_Problem to work on:_ Print exactly those lines that run from the beginning of the data to the line bearing "return share * share * (3 - 2 * share)", inclusive.

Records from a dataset
>> Begin

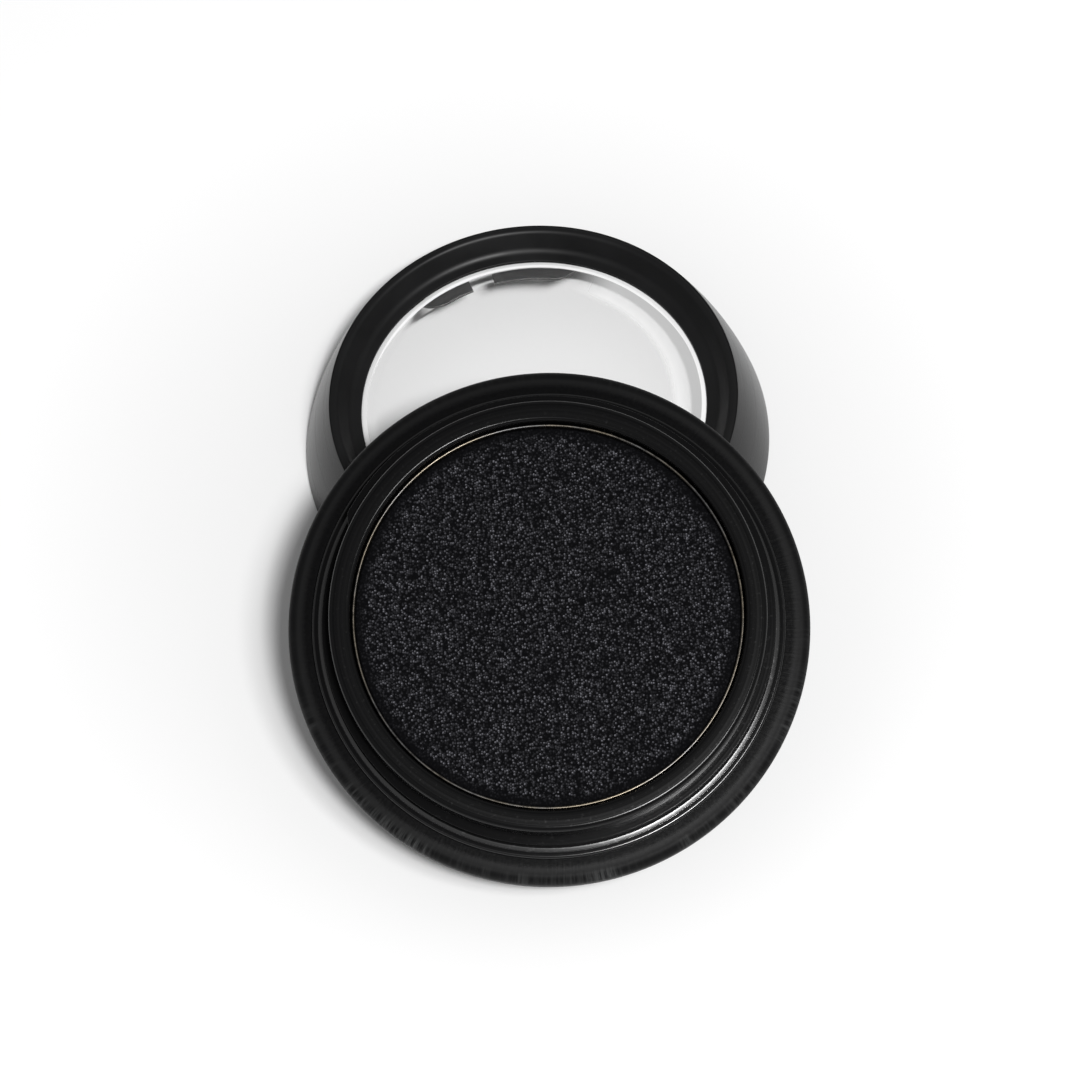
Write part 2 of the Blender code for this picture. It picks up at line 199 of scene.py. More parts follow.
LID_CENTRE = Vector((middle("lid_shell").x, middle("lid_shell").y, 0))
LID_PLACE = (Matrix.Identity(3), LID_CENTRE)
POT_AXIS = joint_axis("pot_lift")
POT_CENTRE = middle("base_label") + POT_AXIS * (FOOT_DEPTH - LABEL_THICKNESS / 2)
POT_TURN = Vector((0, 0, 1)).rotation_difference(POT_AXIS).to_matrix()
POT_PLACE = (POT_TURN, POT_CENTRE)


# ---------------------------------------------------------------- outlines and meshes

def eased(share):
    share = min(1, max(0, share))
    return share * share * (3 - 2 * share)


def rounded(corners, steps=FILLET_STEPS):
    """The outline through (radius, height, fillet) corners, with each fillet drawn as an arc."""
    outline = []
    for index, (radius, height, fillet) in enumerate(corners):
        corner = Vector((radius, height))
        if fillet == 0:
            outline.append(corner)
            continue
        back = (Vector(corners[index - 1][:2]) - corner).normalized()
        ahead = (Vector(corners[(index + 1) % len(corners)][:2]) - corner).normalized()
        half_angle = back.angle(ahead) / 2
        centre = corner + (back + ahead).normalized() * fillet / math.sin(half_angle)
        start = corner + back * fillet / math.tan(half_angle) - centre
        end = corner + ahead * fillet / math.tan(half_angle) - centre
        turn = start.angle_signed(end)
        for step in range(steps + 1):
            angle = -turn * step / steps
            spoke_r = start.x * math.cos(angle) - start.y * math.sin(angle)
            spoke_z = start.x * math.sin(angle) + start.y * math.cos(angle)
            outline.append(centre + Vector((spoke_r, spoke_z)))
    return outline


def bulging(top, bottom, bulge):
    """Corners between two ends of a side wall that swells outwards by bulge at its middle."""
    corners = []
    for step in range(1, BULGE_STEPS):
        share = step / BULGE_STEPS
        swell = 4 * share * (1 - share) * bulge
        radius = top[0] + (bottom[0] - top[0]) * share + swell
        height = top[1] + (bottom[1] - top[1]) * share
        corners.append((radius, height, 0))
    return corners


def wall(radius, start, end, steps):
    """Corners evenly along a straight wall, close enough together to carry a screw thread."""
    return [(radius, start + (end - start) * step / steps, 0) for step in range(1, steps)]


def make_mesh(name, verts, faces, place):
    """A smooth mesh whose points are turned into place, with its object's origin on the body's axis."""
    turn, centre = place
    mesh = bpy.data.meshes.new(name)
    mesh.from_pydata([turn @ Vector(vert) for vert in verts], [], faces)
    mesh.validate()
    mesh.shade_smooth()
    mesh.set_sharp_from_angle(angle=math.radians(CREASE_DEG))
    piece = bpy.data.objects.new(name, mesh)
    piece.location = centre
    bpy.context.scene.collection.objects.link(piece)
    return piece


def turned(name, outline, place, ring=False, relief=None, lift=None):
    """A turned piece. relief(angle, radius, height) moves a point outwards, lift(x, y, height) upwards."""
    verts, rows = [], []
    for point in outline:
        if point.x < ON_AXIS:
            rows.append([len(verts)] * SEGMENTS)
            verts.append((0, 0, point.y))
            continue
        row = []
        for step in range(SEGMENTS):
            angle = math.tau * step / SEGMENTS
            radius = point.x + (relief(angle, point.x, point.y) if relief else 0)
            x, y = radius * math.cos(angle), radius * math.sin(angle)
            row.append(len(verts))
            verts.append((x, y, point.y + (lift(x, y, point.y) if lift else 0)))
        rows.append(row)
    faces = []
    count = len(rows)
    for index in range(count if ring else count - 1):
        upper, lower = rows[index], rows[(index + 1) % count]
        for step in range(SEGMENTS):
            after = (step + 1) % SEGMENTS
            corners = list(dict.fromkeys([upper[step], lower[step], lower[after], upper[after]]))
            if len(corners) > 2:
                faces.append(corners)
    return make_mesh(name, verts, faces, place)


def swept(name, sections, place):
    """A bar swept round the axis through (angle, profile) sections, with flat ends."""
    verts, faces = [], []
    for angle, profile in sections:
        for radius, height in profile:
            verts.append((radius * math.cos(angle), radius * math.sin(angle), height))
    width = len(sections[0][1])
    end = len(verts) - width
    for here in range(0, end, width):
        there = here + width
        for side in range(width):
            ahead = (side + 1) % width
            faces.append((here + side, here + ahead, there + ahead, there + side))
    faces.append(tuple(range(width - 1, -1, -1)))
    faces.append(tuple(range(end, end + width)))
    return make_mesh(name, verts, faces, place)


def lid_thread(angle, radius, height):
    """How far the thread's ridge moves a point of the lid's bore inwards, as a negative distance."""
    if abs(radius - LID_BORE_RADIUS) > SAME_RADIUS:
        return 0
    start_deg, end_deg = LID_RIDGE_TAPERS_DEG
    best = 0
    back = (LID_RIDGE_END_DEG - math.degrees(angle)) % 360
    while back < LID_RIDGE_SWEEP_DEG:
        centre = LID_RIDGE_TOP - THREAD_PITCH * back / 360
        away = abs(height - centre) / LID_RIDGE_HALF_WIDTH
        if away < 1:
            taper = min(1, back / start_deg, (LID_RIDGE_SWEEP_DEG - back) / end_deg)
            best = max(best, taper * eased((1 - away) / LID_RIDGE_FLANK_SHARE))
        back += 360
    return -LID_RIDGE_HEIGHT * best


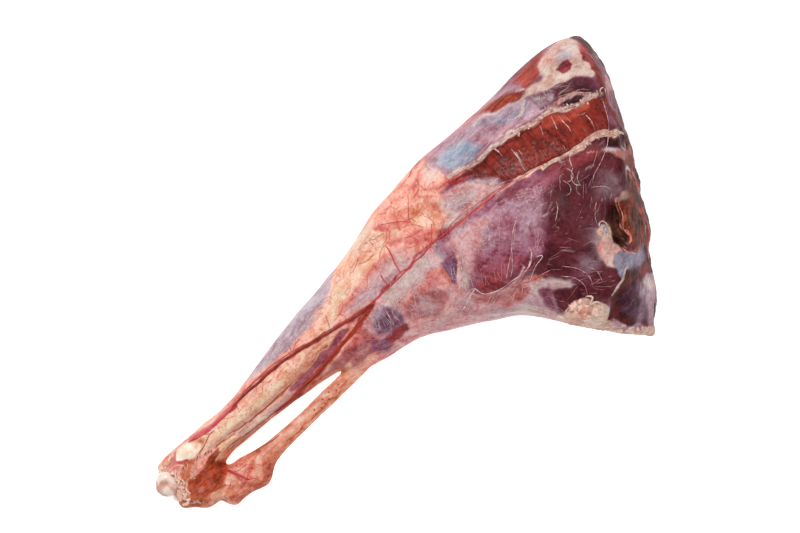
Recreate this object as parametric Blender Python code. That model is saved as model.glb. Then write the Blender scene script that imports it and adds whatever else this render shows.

>> End

_Output below:_
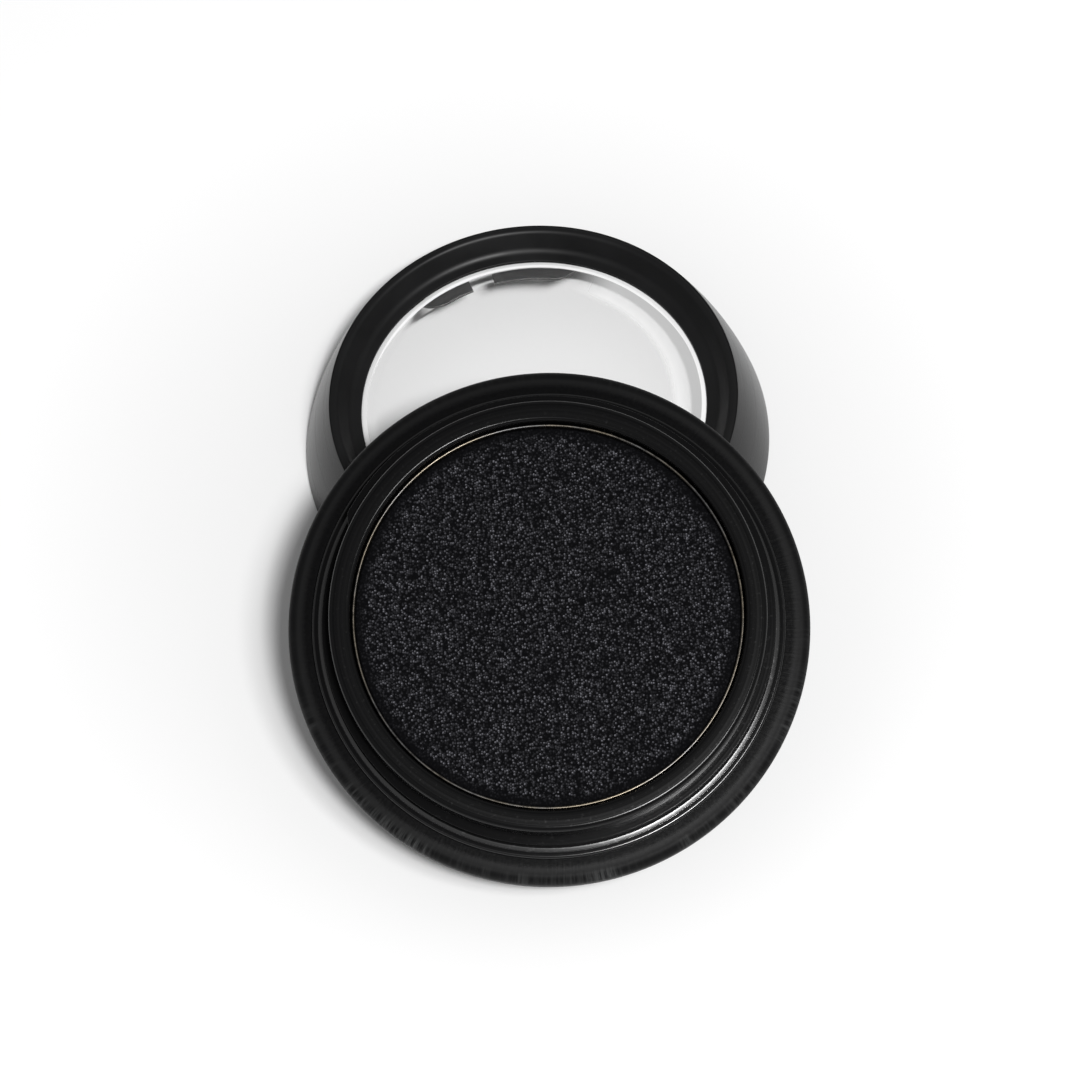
Write part 2 of the Blender code for this picture. It picks up at line 199 of scene.py. More parts follow.
LID_CENTRE = Vector((middle("lid_shell").x, middle("lid_shell").y, 0))
LID_PLACE = (Matrix.Identity(3), LID_CENTRE)
POT_AXIS = joint_axis("pot_lift")
POT_CENTRE = middle("base_label") + POT_AXIS * (FOOT_DEPTH - LABEL_THICKNESS / 2)
POT_TURN = Vector((0, 0, 1)).rotation_difference(POT_AXIS).to_matrix()
POT_PLACE = (POT_TURN, POT_CENTRE)


# ---------------------------------------------------------------- outlines and meshes

def eased(share):
    share = min(1, max(0, share))
    return share * share * (3 - 2 * share)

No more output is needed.